McConnell is a staunch defender of the Bush administration’s torture program. In congressional testimony last February, McConnell said the interrogation techniques in the Army Field Manual were designed for young and inexperienced” soldiers. He defended interrogators using harsh techniques that extended well beyond military rules.
Obama is reportedly struggling to find intelligence officials who are not tainted by their roles in the Bush administration’s torture and domestic spy programs. If he decides to retain McConnell and Hayden it will likely cause a revolt by progressives who already see his team as too hawkish.
His decision to keep Robert Gates on as Secretary of Defense was met with extreme disappointment by the president-elect’s most ardent supporters.
Beyond keeping Gates, Obama has staffed much of his foreign policy team with people tied to the Clinton administration, including many who were strong supporters of the Iraq War, most notably Sen.
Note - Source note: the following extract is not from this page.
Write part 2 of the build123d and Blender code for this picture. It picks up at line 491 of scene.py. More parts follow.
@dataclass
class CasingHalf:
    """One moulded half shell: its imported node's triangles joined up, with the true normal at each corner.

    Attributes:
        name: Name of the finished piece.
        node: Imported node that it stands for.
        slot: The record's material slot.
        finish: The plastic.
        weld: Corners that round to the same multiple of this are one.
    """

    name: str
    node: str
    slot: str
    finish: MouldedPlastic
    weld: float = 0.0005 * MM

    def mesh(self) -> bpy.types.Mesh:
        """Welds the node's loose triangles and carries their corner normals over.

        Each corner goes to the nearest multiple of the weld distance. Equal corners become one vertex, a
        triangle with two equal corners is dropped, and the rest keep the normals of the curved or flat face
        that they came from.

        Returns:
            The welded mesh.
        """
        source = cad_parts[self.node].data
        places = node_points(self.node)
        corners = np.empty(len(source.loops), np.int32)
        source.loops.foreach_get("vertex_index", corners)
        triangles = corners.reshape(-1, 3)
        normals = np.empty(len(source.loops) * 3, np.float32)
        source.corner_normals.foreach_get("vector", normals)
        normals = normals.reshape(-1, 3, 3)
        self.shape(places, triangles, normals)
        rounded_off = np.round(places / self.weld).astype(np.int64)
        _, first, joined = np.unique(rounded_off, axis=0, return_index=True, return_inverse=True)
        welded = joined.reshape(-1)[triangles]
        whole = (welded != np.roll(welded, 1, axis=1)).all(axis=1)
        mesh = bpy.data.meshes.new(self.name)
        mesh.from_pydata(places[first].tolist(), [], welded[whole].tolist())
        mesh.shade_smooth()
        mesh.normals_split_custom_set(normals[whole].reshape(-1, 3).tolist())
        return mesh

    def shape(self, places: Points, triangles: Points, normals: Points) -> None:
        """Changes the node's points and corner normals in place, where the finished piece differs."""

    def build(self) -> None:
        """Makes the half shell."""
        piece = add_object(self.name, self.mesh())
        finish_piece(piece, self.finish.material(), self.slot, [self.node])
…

Hillary Clinton as Secretary of State. [See Jeremy Scahill's "This Is Change?"]
That trend has raised concerns among Obama supporters who had hoped Obama meant what he said when he declared during the campaign that “I don’t want to just end the [Iraq] war, but I want to end the mindset that got us into war in the first place.”
“Obama ran his campaign around the idea the war was not legitimate, but it sends a very different message when you bring in people who supported the war from the beginning,” said Kelly Dougherty, executive director of the Iraq Veterans Against the War, in an interview with the Los Angeles Times.
Reyes, however, thought retaining Gates was a brilliant move, which underscores the Texas Democrat’s hawkish position on national security matters.
“As Defense Secretary, Robert Gates has established himself as an effective and pragmatic leader who is well respected by both Republicans and Democrats,” Reyes said in a statement after Obama announced his national security picks. “As a member of the House Armed Services Committee, I have appreciated his candid assessments of our military strategy when testifying before Congress, and I look forward to continuing to work with him.”